**SET TASK**: Reproduce this listing in full.

**DATASET EXTRACT**:
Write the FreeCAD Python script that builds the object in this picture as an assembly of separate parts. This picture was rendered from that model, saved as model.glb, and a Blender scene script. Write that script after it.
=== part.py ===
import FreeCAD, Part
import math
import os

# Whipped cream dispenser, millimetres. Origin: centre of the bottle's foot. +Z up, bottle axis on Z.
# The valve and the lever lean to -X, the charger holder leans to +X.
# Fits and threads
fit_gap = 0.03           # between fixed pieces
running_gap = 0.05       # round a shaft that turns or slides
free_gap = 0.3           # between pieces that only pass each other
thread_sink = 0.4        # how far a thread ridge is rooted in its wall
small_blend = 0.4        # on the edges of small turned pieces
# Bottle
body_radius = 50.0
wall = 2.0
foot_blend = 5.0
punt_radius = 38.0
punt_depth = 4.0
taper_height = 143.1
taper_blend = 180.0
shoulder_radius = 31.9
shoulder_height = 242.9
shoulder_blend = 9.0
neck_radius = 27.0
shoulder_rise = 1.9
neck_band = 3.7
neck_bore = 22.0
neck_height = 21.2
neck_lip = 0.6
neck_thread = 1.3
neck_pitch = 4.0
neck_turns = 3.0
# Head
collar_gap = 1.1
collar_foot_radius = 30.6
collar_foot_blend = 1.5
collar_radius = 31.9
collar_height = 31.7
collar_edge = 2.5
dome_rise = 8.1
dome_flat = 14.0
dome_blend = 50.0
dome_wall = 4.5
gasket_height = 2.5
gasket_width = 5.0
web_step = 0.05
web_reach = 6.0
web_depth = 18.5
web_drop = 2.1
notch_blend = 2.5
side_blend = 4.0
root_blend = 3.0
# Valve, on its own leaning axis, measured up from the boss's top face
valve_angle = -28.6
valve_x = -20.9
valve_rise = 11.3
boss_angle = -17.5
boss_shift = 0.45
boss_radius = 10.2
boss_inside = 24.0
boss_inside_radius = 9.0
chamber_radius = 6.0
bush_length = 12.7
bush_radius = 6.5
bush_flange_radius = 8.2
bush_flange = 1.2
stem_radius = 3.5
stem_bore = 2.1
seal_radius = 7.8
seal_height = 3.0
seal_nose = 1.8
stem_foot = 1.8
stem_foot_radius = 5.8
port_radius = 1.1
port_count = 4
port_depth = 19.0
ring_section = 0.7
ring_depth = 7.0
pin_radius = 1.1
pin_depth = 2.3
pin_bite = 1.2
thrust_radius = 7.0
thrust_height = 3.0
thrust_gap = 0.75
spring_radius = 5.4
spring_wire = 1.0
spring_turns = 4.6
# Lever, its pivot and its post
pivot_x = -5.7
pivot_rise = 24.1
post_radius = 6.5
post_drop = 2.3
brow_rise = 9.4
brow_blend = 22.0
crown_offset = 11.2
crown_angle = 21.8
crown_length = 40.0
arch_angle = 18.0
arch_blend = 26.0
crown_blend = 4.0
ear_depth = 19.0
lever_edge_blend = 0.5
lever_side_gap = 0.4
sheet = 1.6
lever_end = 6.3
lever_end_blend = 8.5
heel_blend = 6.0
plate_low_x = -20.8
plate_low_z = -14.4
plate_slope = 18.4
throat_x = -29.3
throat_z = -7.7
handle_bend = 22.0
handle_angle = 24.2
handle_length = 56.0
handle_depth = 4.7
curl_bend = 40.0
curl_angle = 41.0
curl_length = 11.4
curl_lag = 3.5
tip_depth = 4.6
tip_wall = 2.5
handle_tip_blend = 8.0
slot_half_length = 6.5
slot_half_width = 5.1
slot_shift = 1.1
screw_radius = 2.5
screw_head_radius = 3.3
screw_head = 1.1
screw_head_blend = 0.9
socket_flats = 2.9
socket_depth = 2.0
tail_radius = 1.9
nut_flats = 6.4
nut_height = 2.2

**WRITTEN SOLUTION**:
Write the FreeCAD Python script that builds the object in this picture as an assembly of separate parts. This picture was rendered from that model, saved as model.glb, and a Blender scene script. Write that script after it.
=== part.py ===
import FreeCAD, Part
import math
import os

# Whipped cream dispenser, millimetres. Origin: centre of the bottle's foot. +Z up, bottle axis on Z.
# The valve and the lever lean to -X, the charger holder leans to +X.
# Fits and threads
fit_gap = 0.03           # between fixed pieces
running_gap = 0.05       # round a shaft that turns or slides
free_gap = 0.3           # between pieces that only pass each other
thread_sink = 0.4        # how far a thread ridge is rooted in its wall
small_blend = 0.4        # on the edges of small turned pieces
# Bottle
body_radius = 50.0
wall = 2.0
foot_blend = 5.0
punt_radius = 38.0
punt_depth = 4.0
taper_height = 143.1
taper_blend = 180.0
shoulder_radius = 31.9
shoulder_height = 242.9
shoulder_blend = 9.0
neck_radius = 27.0
shoulder_rise = 1.9
neck_band = 3.7
neck_bore = 22.0
neck_height = 21.2
neck_lip = 0.6
neck_thread = 1.3
neck_pitch = 4.0
neck_turns = 3.0
# Head
collar_gap = 1.1
collar_foot_radius = 30.6
collar_foot_blend = 1.5
collar_radius = 31.9
collar_height = 31.7
collar_edge = 2.5
dome_rise = 8.1
dome_flat = 14.0
dome_blend = 50.0
dome_wall = 4.5
gasket_height = 2.5
gasket_width = 5.0
web_step = 0.05
web_reach = 6.0
web_depth = 18.5
web_drop = 2.1
notch_blend = 2.5
side_blend = 4.0
root_blend = 3.0
# Valve, on its own leaning axis, measured up from the boss's top face
valve_angle = -28.6
valve_x = -20.9
valve_rise = 11.3
boss_angle = -17.5
boss_shift = 0.45
boss_radius = 10.2
boss_inside = 24.0
boss_inside_radius = 9.0
chamber_radius = 6.0
bush_length = 12.7
bush_radius = 6.5
bush_flange_radius = 8.2
bush_flange = 1.2
stem_radius = 3.5
stem_bore = 2.1
seal_radius = 7.8
seal_height = 3.0
seal_nose = 1.8
stem_foot = 1.8
stem_foot_radius = 5.8
port_radius = 1.1
port_count = 4
port_depth = 19.0
ring_section = 0.7
ring_depth = 7.0
pin_radius = 1.1
pin_depth = 2.3
pin_bite = 1.2
thrust_radius = 7.0
thrust_height = 3.0
thrust_gap = 0.75
spring_radius = 5.4
spring_wire = 1.0
spring_turns = 4.6
# Lever, its pivot and its post
pivot_x = -5.7
pivot_rise = 24.1
post_radius = 6.5
post_drop = 2.3
brow_rise = 9.4
brow_blend = 22.0
crown_offset = 11.2
crown_angle = 21.8
crown_length = 40.0
arch_angle = 18.0
arch_blend = 26.0
crown_blend = 4.0
ear_depth = 19.0
lever_edge_blend = 0.5
lever_side_gap = 0.4
sheet = 1.6
lever_end = 6.3
lever_end_blend = 8.5
heel_blend = 6.0
plate_low_x = -20.8
plate_low_z = -14.4
plate_slope = 18.4
throat_x = -29.3
throat_z = -7.7
handle_bend = 22.0
handle_angle = 24.2
handle_length = 56.0
handle_depth = 4.7
curl_bend = 40.0
curl_angle = 41.0
curl_length = 11.4
curl_lag = 3.5
tip_depth = 4.6
tip_wall = 2.5
handle_tip_blend = 8.0
slot_half_length = 6.5
slot_half_width = 5.1
slot_shift = 1.1
screw_radius = 2.5
screw_head_radius = 3.3
screw_head = 1.1
screw_head_blend = 0.9
socket_flats = 2.9
socket_depth = 2.0
tail_radius = 1.9
nut_flats = 6.4
nut_height = 2.2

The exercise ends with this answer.